The court does not here hold the bank strictly liable for all stolen checks. Such a holding, which would arbitrarily penalize the banking industry, creates the very sort of unnatural restraint on commerce which this court is trying to prevent. However, when a bank fails, as is the case herein, to take the necessary precautions to safeguard the public from stolen bank drafts which by their very status are cash equivalents (see Savemart, Inc. v Bowery Sav. Bank, 111 Misc 2d 1071, affd 117 Misc 2d 947), then it must be held accountable.

The defendant bank strenuously argues that it could not have perceived the loss suffered by the holder in due course. This argument, however, is belied by the bank’s action in placing and maintaining a “stop payment” order on this check for the substantial period of time involved. It is apparent to this court that the bank foresaw the possibility, if not the likelihood, of the check entering the stream of commerce. It thereupon took actions to protect itself while admittedly taking no action to protect a person relying on the validity of this instrument.

The defendant asserts that it complied with its customary procedures and that nothing further could have been done to protect a holder in due course.

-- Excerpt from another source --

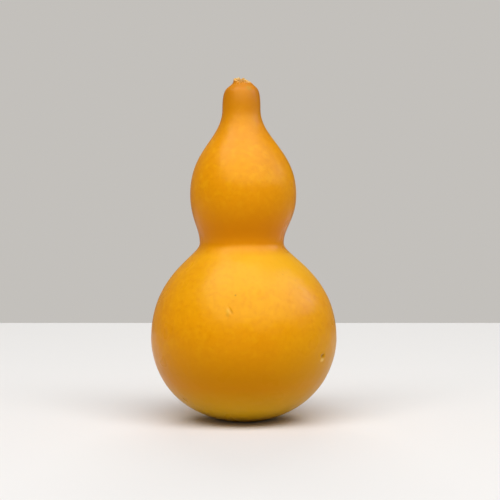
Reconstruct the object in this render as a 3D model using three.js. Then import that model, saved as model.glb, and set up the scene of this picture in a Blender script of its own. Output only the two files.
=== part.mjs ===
// A dried bottle gourd, in millimetres. It stands on the small flat spot under its belly, with
// +Z up through its neck, and its front faces -Y. The fruit grew as one piece: a round belly,
// a waist, a smaller bulb, a short neck and the torn stub of its stem.
import * as THREE from "three";

// Where the outline turns, from the ground up. At each place the rind stands this far from the
// centre line, this high above the ground, and the centre line has swayed this far to the right.
const foot = { radius: 6, height: 0, sway: 0 };
const belly = { radius: 27.2, height: 23.4, sway: 0.1 };
const waist = { radius: 12.3, height: 51.6, sway: -0.5 };
const bulb = { radius: 15.5, height: 65.9, sway: -0.1 };
const neck = { radius: 5.6, height: 90.6, sway: -0.6 };
const shoulder = { radius: 2.9, height: 98.1, sway: -0.3 };

// How far the outline keeps its direction beside each of those places, before it bends.
const footReach = 18.6;
const bellyReach = { below: 4.7, above: 19.4 };
const waistReach = { below: 3.7, above: 4.6 };
const bulbReach = { below: 7.5, above: 13 };
const neckReach = { below: 8.6, above: 6.6 };
const shoulderReach = 2.2;
const footSlope = THREE.MathUtils.degToRad(11);
const shoulderSlope = THREE.MathUtils.degToRad(49);

// The fruit is slightly flatter from front to back, and its three seed chambers just show.
const flattening = 0.015;
const chamberCount = 3;
const chamberSwell = 0.004;

// The stub: a ribbed collar with a torn rim round a shallow hollow. The rim is highest at the back
// left and low in front, and a piece of it has broken away on the right.
const stubRimRadius = 2.65;
const stubRimWidth = 1;
const stubRimRounding = 0.15;
const stubMeanHeight = 99.12;
const stubSlant = 0.78;
const stubHighSide = THREE.MathUtils.degToRad(114);
const stubRibs = { count: 5, depth: 0.04 };
const stubTeeth = [
  { count: 7, height: 0.14, turn: 3.1 },
  { count: 11, height: 0.09, turn: 2.6 },
];
const stubBreak = { side: THREE.MathUtils.degToRad(15), halfWidth: 0.6, depth: 0.5 };
const hollowRadius = 1;
const hollowFloor = 97.9;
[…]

However, what “ ‘usually is done may be evidence of what ought to be done, but what ought to be done is fixed by a standard of reasonable pruden ce, whether it usually is complied with or not.’ ” (Alibrandi v Helmsley, 63 Misc 2d 997, 998.)

It is apparent in the instant matter that what ought to have been done is substantially more than what was done herein.

The court finds that the bank failed to fulfill that standard of care required under the circumstances and that such failure substantially contributed to the making of the unauthorized signature.

Accordingly, the court finds judgment in favor of the plaintiff in the sum of $4,301.50.

The court takes special note in thanking counsel for the respective parties for their informative and artfully drawn briefs.